Seçimler bitti. Lakin kimse yenilgiyi kabul etmiyor. Hedefe giden her yol geçerliymiş işte...
Şimdi sağda solda insanlar idamla, darağacında adam sallandırma arzularıyla birbirlerini kıyıcılığa, faşist uygulamalara yönlendirmekle meşgul.
Öyle 5 milyon, 10 milyon adamı darağacında sallandırmakla olmuyor işte...
Size tarihten bir sarı sayfa açmak istiyorum.
Adı Osman...
Yarbay Topal Osman, bu vatana canıyla, kanıyla, savaş öncesi ve savaş sonralarında önemli bilfiil hizmetleri olmuştur.
O ve onun gibi şerefli subaylar olmasaydı bugün bizler de yaşamıyor olacaktık.
Kurtuluş Savaşı sonrasında da bırakmadılar vatanımızı.
Ege Bölgemizde tam 44 imam ve hoca artık işi o kadar ileri taşımışlardı ki, sokak, mahalle, cadde duvarlarımıza Türk Subaylarını kötüleyen Arapça yazılar yazmaktaydılar.
Ve bu yazılar sanki İlahi bir emir gibi gören halk; nerede bir Türk Subayı görseler; " Din elden gidiyor!" diye ellerine taş alıp hakaret ediyorlardı.
Artık iş eni konu çığırından çıkmıştı. Ege Halkı küçük isyan ve iç karışıklıkları çıkartmaktaydı. Konu Mustafa Kemal Atatürk 'e taşındı. O da Yarbay Topal Osman'ı görevlendirip; "Gerekeni yapın yarbay!" Emrini vermiştir.
Yarbay önce 44 imamı alıp karşısına konuştu. Baktı ki onlar halkı etkilemişler, dinle beyinleri yıkamışlar. Askeri kışlada son bir kez yemek yemeğe davet eder o 44 din simsarı imamı. Gelmezlerse tüm köyleri acımadan topa tutacağını ve yakacağını söyleyip uyarır.

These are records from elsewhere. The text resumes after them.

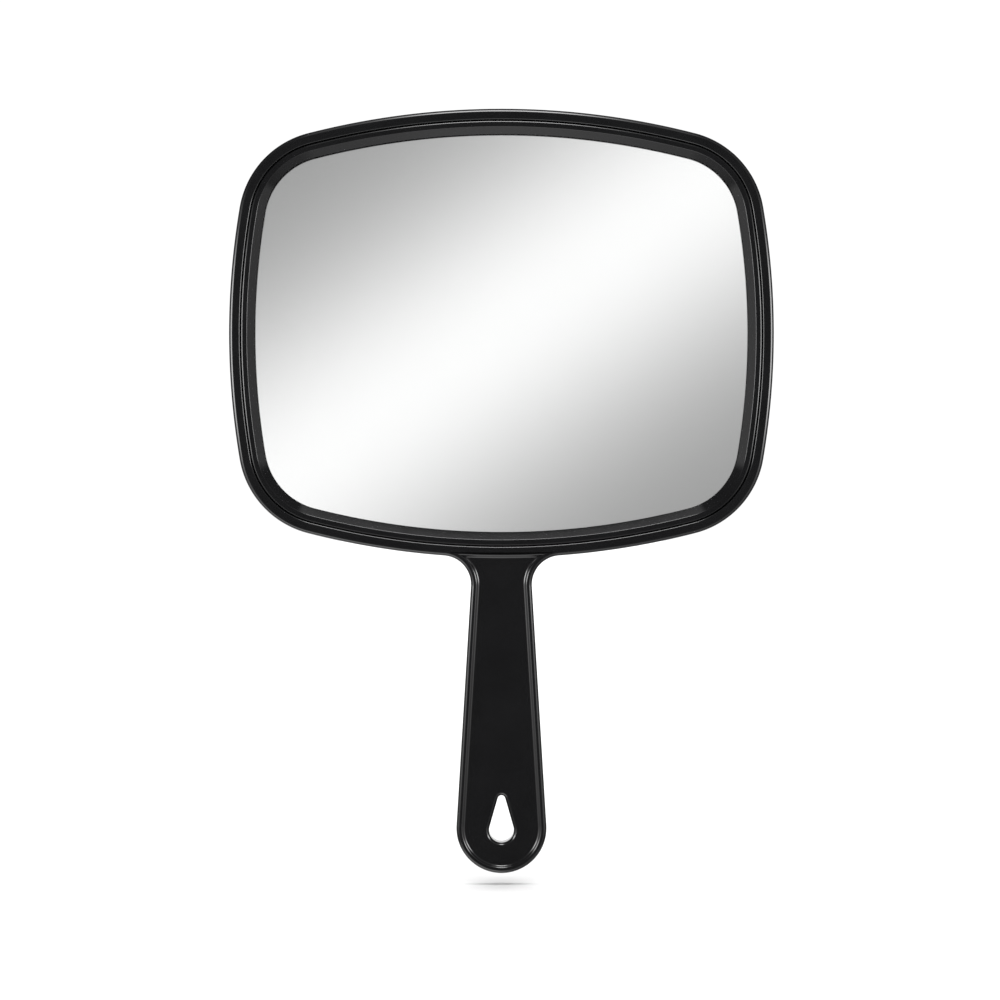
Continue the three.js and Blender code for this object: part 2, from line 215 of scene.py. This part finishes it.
# ---------------------------------------------------------------- sections
def section(points, seg=6, closed=False):
    """Spans of (inset, height, normal inset, normal height) along a polyline of (inset, height, corner radius).
    A corner of radius 0 is sharp, and starts a new span."""
    n = len(points)
    idx = range(n) if closed else range(1, n - 1)

    def unit(p, q):
        dx, dy = q[0] - p[0], q[1] - p[1]
        L = math.hypot(dx, dy)
        return dx / L, dy / L

    corners = {}
    for i in idx:
        p, v, q = points[i - 1], points[i], points[(i + 1) % n]
        u, w = unit(p, v), unit(v, q)
        turn = math.atan2(u[0] * w[1] - u[1] * w[0], u[0] * w[0] + u[1] * w[1])
        r = v[2]
        if r <= 0 or abs(turn) < 1e-6:
            corners[i] = ([(v[0], v[1], -u[1], u[0])], [(v[0], v[1], -w[1], w[0])])
            continue
        T = r * math.tan(abs(turn) / 2)
        ax, ay = v[0] - u[0] * T, v[1] - u[1] * T
        s = 1 if turn < 0 else -1
        na = math.atan2(u[0], -u[1])
        cx, cy = ax - s * r * math.cos(na), ay - s * r * math.sin(na)
        k = max(2, math.ceil(seg * abs(turn) / (math.pi / 2)))
        pts = []
        for j in range(k + 1):
            a = na + turn * j / k
            pts.append((cx + s * r * math.cos(a), cy + s * r * math.sin(a), math.cos(a), math.sin(a)))
        corners[i] = (pts, None)

    spans, cur = [], []
    if not closed:
        u = unit(points[0], points[1])
        cur = [(points[0][0], points[0][1], -u[1], u[0])]
    for i in idx:
        first, second = corners[i]
        cur += first
        if second is not None:
            spans.append(cur)
            cur = list(second)
    if closed:
        if spans:
            spans[0] = cur + spans[0]
        else:
            spans.append(cur + cur[:1])
    else:
        u = unit(points[-2], points[-1])
        cur.append((points[-1][0], points[-1][1], -u[1], u[0]))
        spans.append(cur)
    return [s for s in spans if len(s) > 1]


# ---------------------------------------------------------------- meshes
class Skin:
    """A mesh grown from strips and flat faces, welded by position, with exact normals at every corner."""

    def __init__(self):
        self.index, self.verts, self.faces, self.normals, self.mats = {}, [], [], [], []
        self.mat = 0

    def vertex(self, p):
        key = tuple(round(c * 2e3) for c in p)          # 0.5 micrometre
        if key not in self.index:
            self.index[key] = len(self.verts)
            self.verts.append(tuple(c * MM for c in p))
        return self.index[key]

    def face(self, pts, nrm):
        ids, ns, ps = [], [], []
        for p, n in zip(pts, nrm):
            i = self.vertex(p)
            if i not in ids:
                ids.append(i), ns.append(Vector(n)), ps.append(Vector(p))
        if len(ids) < 3:
            return
        g = Vector((0, 0, 0))
        for k in range(len(ps)):
            g += (ps[k] - ps[0]).cross(ps[(k + 1) % len(ps)] - ps[0])
        if g.dot(sum(ns, Vector((0, 0, 0)))) < 0:
            ids, ns = ids[::-1], ns[::-1]
        self.faces.append(ids)
        self.normals.append(ns)
        self.mats.append(self.mat)

    def strip(self, loop, spans, y=-1):
        """Sweeps a section round a family of loops. Heights point to y times +Y."""
        for span in spans:
            rows = []
            for d, h, nd, nh in span:
                rows.append([((x, y * h, z), (-nd * nx, y * nh, -nd * nz)) for x, z, nx, nz in loop(d)])
            for a, b in zip(rows, rows[1:]):
                m = len(a)
                for i in range(m):
                    j = (i + 1) % m
                    quad = (a[i], a[j], b[j], b[i])
                    self.face([q[0] for q in quad], [q[1] for q in quad])

    def flat(self, loops, h, y=-1, facing=None):
        """A flat face at a height, with holes: loops[0] is its outline."""
        facing = y if facing is None else facing
        rings = [[(s[0], y * h, s[1]) for s in lp] for lp in loops]
        clean = []
        for ring in rings:
            kept = []
            for p in ring:
                if not kept or self.vertex(p) != self.vertex(kept[-1]):
                    kept.append(p)
            if self.vertex(kept[0]) == self.vertex(kept[-1]):
                kept.pop()
            clean.append(kept)
        pts = [p for ring in clean for p in ring]
        tris = tessellate_polygon([[Vector((p[0], p[2], 0)) for p in ring] for ring in clean])
        n = (0, facing, 0)
        for t in tris:
            self.face([pts[i] for i in t], [n] * 3)

    def object(self, name, *materials):
        me = bpy.data.meshes.new(name)
        me.from_pydata(self.verts, [], self.faces)
        me.polygons.foreach_set("use_smooth", [True] * len(me.polygons))
        me.polygons.foreach_set("material_index", self.mats)
        me.normals_split_custom_set([tuple(n.normalized()) for ns in self.normals for n in ns])
        me.update()
        o = bpy.data.objects.new(name, me)
        bpy.context.scene.collection.objects.link(o)
        for m in materials:
            me.materials.append(m)
        bm = bmesh.new()
        bm.from_mesh(me)
        open_edges = sum(1 for e in bm.edges if len(e.link_faces) != 2)
        print(f"{name}: {len(me.polygons)} faces, {open_edges} open edges, volume {bm.calc_volume() * 1e6:.2f} cm3")
        bm.free()
        return o


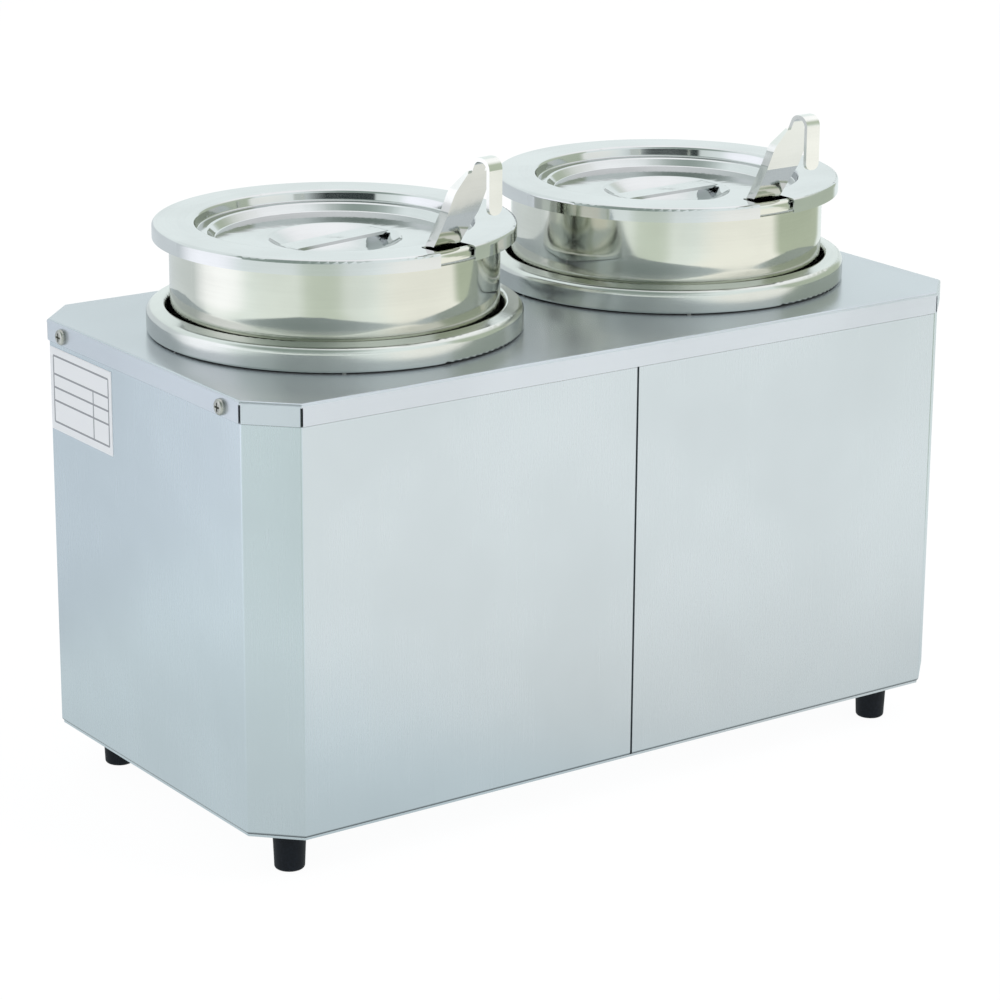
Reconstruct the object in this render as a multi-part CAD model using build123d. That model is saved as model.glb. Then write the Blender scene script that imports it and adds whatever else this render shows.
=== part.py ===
from build123d import *
from math import cos, radians, sin, sqrt
import os

os.makedirs("parts", exist_ok=True)

# All lengths in millimetres. The broad front faces -Y, the controls are on +Y,
# and z = 0 is the counter under the feet. Everything is drawn about the
# housing's middle and moved by origin_shift when it is written, so the origin
# is under the middle of the whole outline, from ladle hooks to knobs.
origin_shift = -8.2

# pots and the wells that hold them: the pot's size sets the width of the housing
inset_outside = 82.0
inset_wall = 0.8
inset_height = 185.6
inset_corner = 12.0
bead_size = 7.2
pot_clearance = 2.4
vessel_inside = inset_outside + pot_clearance
vessel_wall = 1.0
vessel_floor = 104.0
ring_height = 6.0
well_hole = vessel_inside + 1.8
stud_circle = vessel_inside + 6.0
stud_count = 6
gasket = 0.4
collar_radius = vessel_inside + 9.5
collar_band = 12.3
collar_rise = 14.3
collar_spacing = 19.6
well_x = collar_radius + collar_spacing / 2
pot_turn = {"left": 0.0, "right": -7.5}

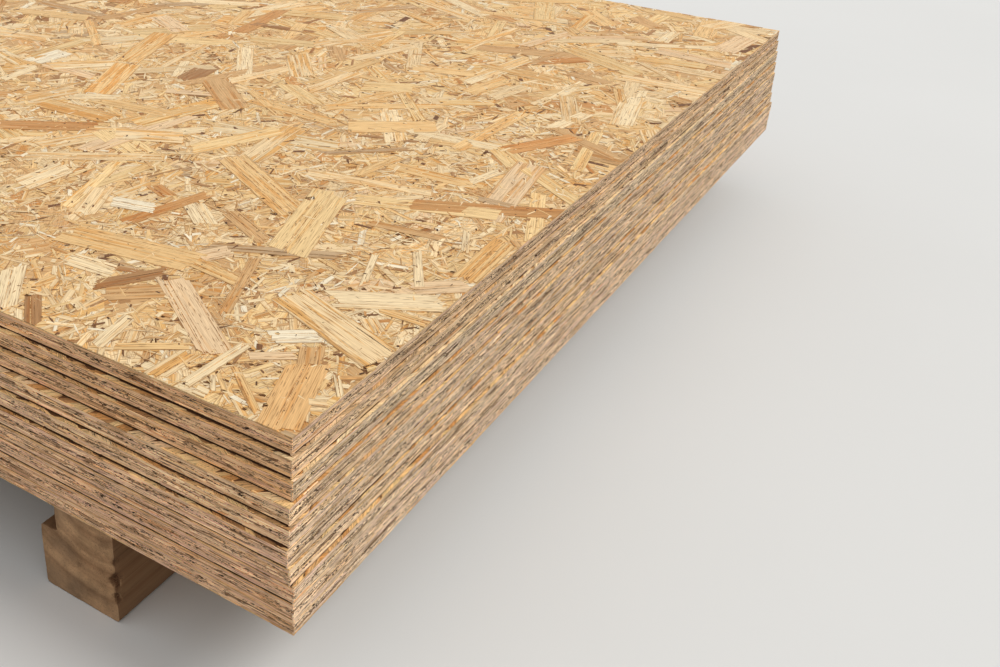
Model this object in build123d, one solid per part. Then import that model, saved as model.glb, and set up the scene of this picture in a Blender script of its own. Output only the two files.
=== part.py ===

Kışlada tam 44 darağacı hazırlatır.
Ve ertesi gün halkı uyarır. Halk süs pus evine çekilir.
Yıllar yılları örter. Bu kez benzer ayaklanmalar doğuda başlar. Mustafa Kemal Paşa, doğulu millet vekili adaylarını bir masaya toplayıp şu sözleri söyler:
"Yarbay Topal Osman'ı göndereceğim."
Kürt isyancı lideri Koçgir, " Biz Kürdistanı kurduk: Bizi tanıyın!" Diye Ankara'ya bir mektup yazar. Mustafa Kemalin yanıtı kısa ve özdür:
"Yarbay Topal Osman sizi tanımaya geliyor!"
Çocuklar dahi saklambaç oynarken bile "Yarbay Osman geliyor, haydi eve," diye kaçışırlarmış.
Ya sonrası?
İşte halk söylentilerine eklemeler, dedikodular boyut değiştirmiş.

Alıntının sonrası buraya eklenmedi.